Dermatologists crucial to managing side effects of EGFR inhibitor treatment for NSCLC

Tristan Manalac
09 Nov 2020

The use of epidermal growth factor receptor (EGFR) inhibitors for the treatment of nonsmall cell lung cancer (NSCLC) commonly triggers cutaneous side effects, which often leads to drug reductions or discontinuation, reports a new study at the recently concluded 2020 Virtual Congress of the European Academy of Dermatology and Venereology (EADV 2020).

While these toxicities could negatively impact oncologic outcomes, a multidisciplinary approach to their management could substantially soften the blow, according to the researchers.

The prospective observational study included 87 consecutive patients (mean age, 67±11 years; 42.5 percent male) with advanced NSCLC, of whom 81.6 percent had cutaneous reactions to treatment. Most of them (41 percent) had two side effects, while 37 percent and 22 percent had only one and three or more reactions, respectively. All patients had been treated with EGFR tyrosine kinase inhibitors from January to August 2019. [EADV 2020, abstract P0102]

Acneiform eruptions were the most common form of cutaneous side effects and were reported in 49 patients, corresponding to an incidence rate of 56.3 percent. Nearly a third of its episodes were only grade 1 in severity, though in seven patients, the eruptions were severe.

Other commonly observed cutaneous reactions were xerosis (48.3 percent), pruritus (24.1 percent), nail changes (39.1 percent), mucositis (29.9 percent), and hair changes (12.6 percent). While the researchers reported severe cases of these toxicities, most were only mildly or moderately severe.  

In response to the cutaneous side effects, oncologists decreased the dose of the EGFR inhibitors in 18 percent of the patients. Treatment was discontinued in 14 percent of those with acneiform eruption, 12 percent with xerosis, and 9 percent with paronychia.
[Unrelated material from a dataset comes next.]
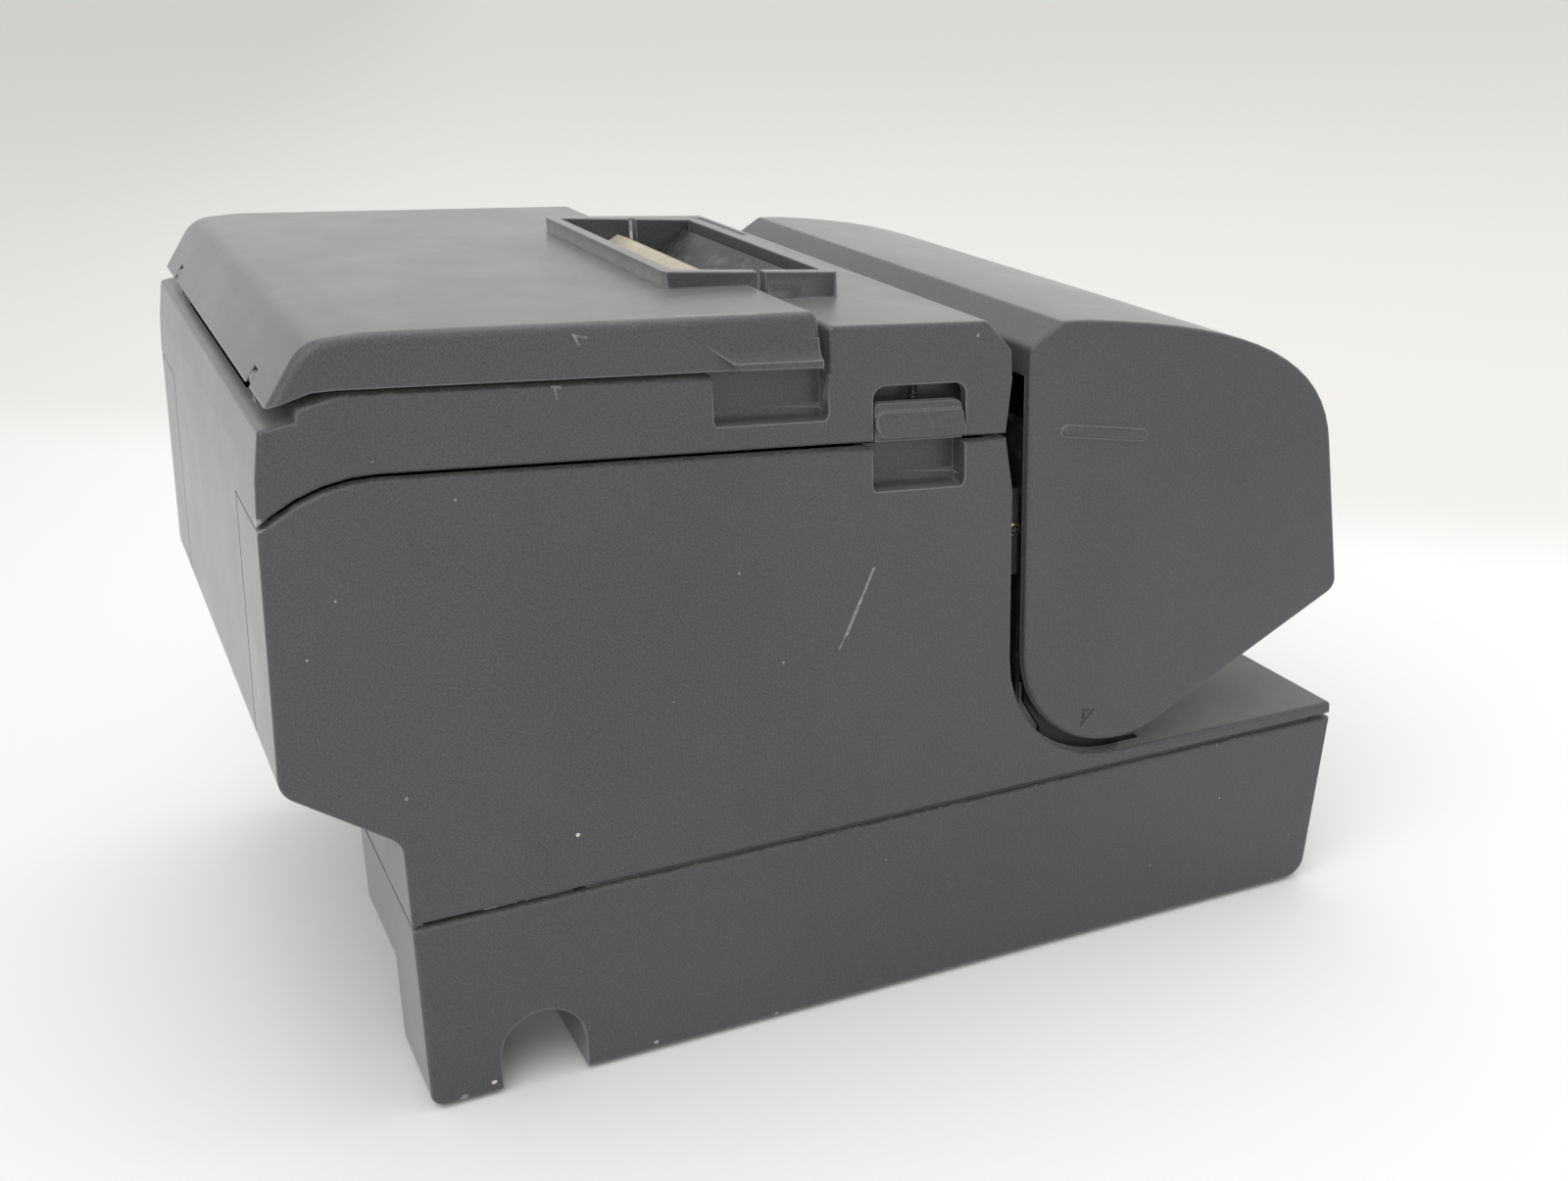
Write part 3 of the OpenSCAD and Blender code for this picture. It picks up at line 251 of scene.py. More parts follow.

In dealing with the side effects, oncologists opted for a multidisciplinary approach, enlisting the help of dermatology specialists. After the evaluation of the toxicities and the appropriate treatment based on current guidelines, improvements were seen in patients who needed to terminate EGFR inhibitor treatment. After an average of 10±7 days, all oncologic treatment resumed.

The researchers also sought to identify potential predictors of the side effects. They found that the use of Afatinib appeared to significantly raise the likelihood of nail changes (p<0.01) and mucositis (p<0.005), as compared with other agents. No patient-related factors displayed such an interaction with cutaneous toxicities.

“These findings underscore the advantages of a multidisciplinary management of EGFR cutaneous reactions involving dermatologists, as this could lead to lower discontinuation rate of the targeted treatment,” the researchers said.

“Ultimately, because EGFR inhibitor-related cutaneous reactions have a considerable impact on patients’ quality of life, a multidisciplinary approach may also help increase patients’ quality of life,” they added.